--- begin ---

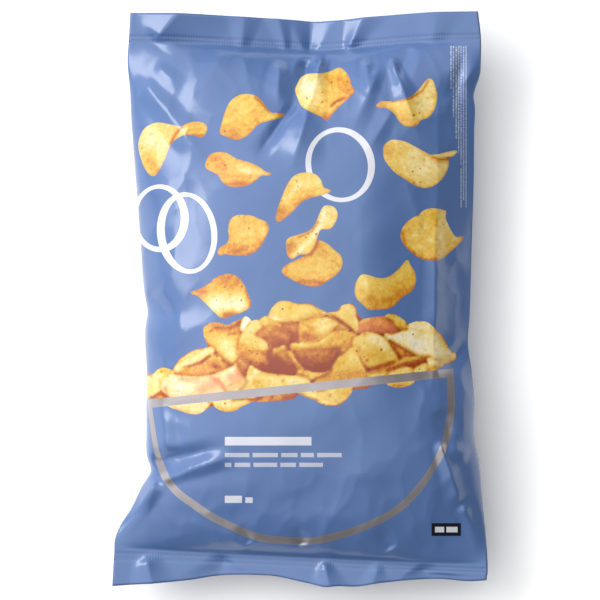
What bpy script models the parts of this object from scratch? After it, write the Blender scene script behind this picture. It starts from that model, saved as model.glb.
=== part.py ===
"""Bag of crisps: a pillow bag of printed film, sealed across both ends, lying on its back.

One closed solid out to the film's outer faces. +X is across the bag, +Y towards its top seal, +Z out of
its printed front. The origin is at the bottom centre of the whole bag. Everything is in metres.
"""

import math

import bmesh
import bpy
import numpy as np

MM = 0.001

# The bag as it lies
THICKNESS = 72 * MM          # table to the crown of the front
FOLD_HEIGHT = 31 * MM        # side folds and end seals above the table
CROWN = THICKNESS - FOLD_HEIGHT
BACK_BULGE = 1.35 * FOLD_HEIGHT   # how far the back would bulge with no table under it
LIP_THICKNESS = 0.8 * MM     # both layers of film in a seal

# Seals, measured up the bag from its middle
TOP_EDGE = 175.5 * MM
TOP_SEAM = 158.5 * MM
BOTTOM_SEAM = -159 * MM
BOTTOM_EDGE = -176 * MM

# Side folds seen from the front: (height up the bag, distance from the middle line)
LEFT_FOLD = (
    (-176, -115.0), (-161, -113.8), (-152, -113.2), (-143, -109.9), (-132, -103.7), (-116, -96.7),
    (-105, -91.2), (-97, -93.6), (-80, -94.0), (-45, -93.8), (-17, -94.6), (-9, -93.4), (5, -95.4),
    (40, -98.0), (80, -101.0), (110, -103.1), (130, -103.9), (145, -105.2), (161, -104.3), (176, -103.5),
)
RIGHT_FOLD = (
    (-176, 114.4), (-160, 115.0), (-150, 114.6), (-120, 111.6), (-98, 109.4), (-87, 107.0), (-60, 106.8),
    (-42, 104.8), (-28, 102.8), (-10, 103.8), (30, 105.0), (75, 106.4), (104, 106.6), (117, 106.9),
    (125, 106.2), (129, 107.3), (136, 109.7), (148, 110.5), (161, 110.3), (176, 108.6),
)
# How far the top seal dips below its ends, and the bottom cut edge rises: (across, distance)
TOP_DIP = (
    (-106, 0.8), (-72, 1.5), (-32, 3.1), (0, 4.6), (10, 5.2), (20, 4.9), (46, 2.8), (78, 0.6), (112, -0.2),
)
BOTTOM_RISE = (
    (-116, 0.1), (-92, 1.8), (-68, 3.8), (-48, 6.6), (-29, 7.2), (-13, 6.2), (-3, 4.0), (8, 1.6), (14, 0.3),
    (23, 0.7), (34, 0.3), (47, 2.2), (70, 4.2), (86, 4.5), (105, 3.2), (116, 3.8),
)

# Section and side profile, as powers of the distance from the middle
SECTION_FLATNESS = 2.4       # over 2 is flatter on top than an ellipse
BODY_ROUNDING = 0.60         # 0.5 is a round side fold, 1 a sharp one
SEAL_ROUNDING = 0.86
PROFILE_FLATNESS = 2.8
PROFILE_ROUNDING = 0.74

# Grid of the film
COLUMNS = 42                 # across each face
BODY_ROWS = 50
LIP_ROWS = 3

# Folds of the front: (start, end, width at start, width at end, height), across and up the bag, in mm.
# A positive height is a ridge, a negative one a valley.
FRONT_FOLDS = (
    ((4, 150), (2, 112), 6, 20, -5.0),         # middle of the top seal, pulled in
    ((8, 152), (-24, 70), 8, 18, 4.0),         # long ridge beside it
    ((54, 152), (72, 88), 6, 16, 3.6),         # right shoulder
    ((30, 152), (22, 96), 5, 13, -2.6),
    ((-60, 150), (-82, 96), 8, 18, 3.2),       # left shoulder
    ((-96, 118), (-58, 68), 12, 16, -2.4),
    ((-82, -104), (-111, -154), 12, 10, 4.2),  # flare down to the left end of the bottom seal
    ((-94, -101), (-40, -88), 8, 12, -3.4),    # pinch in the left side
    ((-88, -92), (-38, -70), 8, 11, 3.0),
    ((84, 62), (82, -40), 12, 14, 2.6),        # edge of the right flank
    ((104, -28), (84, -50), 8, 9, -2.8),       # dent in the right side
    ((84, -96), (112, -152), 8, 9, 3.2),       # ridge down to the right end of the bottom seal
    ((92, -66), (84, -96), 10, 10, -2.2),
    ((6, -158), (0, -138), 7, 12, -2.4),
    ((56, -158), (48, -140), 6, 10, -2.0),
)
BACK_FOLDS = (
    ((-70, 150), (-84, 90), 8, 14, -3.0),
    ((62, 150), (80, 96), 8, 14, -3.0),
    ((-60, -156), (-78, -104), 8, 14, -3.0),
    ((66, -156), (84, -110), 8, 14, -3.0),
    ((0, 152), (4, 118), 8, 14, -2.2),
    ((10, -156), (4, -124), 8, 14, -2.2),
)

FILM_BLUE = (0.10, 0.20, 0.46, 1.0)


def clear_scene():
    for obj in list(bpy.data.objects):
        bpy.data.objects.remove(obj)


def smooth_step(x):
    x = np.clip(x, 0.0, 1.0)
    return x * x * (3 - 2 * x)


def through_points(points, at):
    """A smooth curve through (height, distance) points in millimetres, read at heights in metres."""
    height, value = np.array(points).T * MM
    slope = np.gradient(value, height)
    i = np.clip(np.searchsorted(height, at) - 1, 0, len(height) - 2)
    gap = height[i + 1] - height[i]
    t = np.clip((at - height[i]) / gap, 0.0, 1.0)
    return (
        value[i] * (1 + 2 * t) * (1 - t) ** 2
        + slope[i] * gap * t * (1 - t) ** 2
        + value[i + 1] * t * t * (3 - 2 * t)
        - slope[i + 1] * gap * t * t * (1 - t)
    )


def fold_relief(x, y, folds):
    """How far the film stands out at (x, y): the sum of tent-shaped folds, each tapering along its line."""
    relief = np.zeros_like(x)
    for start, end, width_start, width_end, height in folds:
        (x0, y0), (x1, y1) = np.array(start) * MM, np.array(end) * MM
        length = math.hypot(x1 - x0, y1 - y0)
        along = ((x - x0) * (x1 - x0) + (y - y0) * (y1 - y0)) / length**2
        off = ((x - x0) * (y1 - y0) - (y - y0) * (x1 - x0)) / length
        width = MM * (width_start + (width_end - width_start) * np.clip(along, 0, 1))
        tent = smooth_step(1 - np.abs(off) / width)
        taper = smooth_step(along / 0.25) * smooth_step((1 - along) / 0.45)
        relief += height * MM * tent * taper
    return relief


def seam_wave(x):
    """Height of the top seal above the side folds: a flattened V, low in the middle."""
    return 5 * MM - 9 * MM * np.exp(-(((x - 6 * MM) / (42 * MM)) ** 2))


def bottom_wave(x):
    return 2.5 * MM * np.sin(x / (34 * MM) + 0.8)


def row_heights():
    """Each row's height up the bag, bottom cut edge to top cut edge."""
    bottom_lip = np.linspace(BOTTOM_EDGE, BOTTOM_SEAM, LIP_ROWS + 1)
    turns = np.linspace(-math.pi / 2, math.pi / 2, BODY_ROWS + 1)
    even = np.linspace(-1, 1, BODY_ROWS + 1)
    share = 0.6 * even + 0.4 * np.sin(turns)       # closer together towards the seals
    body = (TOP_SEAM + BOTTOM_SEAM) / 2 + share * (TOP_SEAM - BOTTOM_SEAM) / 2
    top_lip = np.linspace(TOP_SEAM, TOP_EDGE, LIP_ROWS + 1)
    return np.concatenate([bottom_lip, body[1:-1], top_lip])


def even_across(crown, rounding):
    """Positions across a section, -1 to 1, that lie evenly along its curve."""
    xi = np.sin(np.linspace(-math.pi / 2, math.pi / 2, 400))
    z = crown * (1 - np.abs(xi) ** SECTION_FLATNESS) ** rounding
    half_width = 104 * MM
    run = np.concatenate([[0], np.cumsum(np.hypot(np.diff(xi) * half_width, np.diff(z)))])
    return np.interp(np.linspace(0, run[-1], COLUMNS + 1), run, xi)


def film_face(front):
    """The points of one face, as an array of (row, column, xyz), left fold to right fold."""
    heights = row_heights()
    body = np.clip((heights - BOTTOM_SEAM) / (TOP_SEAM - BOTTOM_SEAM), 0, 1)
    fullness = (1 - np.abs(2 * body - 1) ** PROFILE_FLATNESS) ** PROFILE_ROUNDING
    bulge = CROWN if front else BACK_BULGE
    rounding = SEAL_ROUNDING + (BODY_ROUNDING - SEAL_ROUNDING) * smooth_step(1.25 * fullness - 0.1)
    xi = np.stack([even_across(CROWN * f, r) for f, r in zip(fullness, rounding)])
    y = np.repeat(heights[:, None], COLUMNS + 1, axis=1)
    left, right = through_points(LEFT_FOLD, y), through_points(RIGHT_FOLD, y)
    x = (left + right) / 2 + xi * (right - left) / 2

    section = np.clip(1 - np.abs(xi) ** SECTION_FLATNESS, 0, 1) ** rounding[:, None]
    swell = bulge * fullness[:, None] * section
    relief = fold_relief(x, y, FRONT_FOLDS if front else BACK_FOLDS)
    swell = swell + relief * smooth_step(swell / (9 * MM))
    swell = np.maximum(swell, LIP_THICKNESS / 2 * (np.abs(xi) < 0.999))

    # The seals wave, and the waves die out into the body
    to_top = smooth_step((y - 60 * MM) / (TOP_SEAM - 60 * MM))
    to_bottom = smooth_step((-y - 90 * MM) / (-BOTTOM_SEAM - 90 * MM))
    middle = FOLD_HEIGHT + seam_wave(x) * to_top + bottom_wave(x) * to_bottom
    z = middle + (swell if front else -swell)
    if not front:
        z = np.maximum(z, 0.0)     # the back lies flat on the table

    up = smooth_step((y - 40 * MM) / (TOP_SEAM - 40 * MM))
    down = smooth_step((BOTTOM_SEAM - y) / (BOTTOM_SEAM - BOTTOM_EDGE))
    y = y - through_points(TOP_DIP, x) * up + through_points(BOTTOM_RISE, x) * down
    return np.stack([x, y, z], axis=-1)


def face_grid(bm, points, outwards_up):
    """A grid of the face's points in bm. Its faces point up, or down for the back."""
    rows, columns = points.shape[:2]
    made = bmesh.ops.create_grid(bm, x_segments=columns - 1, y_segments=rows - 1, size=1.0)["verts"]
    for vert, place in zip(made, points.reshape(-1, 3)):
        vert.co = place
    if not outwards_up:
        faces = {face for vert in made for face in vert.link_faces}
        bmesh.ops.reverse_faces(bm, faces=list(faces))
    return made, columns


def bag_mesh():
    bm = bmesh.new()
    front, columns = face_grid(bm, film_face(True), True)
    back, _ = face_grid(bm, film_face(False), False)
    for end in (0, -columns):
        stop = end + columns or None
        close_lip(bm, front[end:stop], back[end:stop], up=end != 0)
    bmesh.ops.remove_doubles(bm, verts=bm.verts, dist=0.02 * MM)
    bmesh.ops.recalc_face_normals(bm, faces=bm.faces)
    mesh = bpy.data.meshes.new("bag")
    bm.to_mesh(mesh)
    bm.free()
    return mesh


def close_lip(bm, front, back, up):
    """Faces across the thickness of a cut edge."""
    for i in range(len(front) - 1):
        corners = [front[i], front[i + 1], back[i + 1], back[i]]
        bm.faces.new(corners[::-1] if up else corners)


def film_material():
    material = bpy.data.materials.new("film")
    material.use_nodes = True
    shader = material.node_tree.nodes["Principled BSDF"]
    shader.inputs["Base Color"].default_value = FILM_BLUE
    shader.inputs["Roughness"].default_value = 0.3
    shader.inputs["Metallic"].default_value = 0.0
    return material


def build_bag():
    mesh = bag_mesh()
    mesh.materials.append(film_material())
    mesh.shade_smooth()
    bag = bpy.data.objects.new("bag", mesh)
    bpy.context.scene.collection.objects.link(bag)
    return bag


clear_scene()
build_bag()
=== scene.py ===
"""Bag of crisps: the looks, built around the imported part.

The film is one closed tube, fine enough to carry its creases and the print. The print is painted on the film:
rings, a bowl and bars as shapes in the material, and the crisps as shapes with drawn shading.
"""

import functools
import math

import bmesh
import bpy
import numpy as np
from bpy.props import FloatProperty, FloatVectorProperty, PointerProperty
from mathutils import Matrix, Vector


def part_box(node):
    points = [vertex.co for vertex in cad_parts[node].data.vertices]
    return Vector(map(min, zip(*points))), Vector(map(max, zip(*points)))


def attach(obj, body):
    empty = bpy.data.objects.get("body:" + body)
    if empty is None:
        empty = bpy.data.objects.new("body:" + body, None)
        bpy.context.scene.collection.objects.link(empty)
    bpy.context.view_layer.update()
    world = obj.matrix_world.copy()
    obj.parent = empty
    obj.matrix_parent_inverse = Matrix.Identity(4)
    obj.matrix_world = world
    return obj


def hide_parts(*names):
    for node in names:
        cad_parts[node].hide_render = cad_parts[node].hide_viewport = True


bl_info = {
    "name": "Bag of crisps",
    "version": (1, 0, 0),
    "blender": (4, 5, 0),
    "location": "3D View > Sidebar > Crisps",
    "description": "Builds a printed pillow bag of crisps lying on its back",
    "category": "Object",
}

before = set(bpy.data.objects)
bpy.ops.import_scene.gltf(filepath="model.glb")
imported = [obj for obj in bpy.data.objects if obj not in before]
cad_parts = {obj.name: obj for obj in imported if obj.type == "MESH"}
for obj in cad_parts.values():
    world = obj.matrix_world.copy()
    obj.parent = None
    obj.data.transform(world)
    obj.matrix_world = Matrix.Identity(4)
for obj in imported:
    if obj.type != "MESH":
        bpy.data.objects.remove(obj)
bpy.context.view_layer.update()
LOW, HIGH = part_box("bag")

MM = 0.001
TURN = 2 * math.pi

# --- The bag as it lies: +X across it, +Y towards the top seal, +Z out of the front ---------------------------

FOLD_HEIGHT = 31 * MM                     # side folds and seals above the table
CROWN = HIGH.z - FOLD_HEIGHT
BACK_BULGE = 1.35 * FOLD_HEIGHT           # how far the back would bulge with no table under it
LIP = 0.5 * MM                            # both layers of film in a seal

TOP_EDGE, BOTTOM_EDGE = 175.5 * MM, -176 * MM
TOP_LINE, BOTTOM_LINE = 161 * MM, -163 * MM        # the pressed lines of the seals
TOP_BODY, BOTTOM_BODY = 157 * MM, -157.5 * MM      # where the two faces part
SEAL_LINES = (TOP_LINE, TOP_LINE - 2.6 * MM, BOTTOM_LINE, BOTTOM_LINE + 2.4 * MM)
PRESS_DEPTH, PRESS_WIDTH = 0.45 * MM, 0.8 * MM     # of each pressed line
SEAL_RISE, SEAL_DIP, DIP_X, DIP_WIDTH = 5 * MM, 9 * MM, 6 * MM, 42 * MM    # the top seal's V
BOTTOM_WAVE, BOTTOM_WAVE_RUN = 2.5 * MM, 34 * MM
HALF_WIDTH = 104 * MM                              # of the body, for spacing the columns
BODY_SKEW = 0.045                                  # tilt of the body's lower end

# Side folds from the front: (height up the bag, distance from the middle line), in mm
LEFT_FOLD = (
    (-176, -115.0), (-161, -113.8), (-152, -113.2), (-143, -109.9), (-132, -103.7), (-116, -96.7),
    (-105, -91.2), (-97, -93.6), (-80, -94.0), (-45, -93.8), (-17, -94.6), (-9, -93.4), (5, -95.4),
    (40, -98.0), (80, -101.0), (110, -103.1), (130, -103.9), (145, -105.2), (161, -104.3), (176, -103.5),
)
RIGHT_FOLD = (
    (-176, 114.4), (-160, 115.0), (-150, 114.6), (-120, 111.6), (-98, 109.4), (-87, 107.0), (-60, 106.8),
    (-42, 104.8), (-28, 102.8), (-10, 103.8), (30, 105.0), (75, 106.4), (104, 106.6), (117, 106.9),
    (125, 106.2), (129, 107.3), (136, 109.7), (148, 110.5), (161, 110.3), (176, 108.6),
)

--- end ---

_Requirement_.
Copy out exactly the lines running from the one with "return mesh" to the one with "for node in", including both ends, and nothing more.

_Result for this exercise_.
    return mesh


def close_lip(bm, front, back, up):
    """Faces across the thickness of a cut edge."""
    for i in range(len(front) - 1):
        corners = [front[i], front[i + 1], back[i + 1], back[i]]
        bm.faces.new(corners[::-1] if up else corners)


def film_material():
    material = bpy.data.materials.new("film")
    material.use_nodes = True
    shader = material.node_tree.nodes["Principled BSDF"]
    shader.inputs["Base Color"].default_value = FILM_BLUE
    shader.inputs["Roughness"].default_value = 0.3
    shader.inputs["Metallic"].default_value = 0.0
    return material


def build_bag():
    mesh = bag_mesh()
    mesh.materials.append(film_material())
    mesh.shade_smooth()
    bag = bpy.data.objects.new("bag", mesh)
    bpy.context.scene.collection.objects.link(bag)
    return bag


clear_scene()
build_bag()
=== scene.py ===
"""Bag of crisps: the looks, built around the imported part.

The film is one closed tube, fine enough to carry its creases and the print. The print is painted on the film:
rings, a bowl and bars as shapes in the material, and the crisps as shapes with drawn shading.
"""

import functools
import math

import bmesh
import bpy
import numpy as np
from bpy.props import FloatProperty, FloatVectorProperty, PointerProperty
from mathutils import Matrix, Vector


def part_box(node):
    points = [vertex.co for vertex in cad_parts[node].data.vertices]
    return Vector(map(min, zip(*points))), Vector(map(max, zip(*points)))


def attach(obj, body):
    empty = bpy.data.objects.get("body:" + body)
    if empty is None:
        empty = bpy.data.objects.new("body:" + body, None)
        bpy.context.scene.collection.objects.link(empty)
    bpy.context.view_layer.update()
    world = obj.matrix_world.copy()
    obj.parent = empty
    obj.matrix_parent_inverse = Matrix.Identity(4)
    obj.matrix_world = world
    return obj


def hide_parts(*names):
    for node in names:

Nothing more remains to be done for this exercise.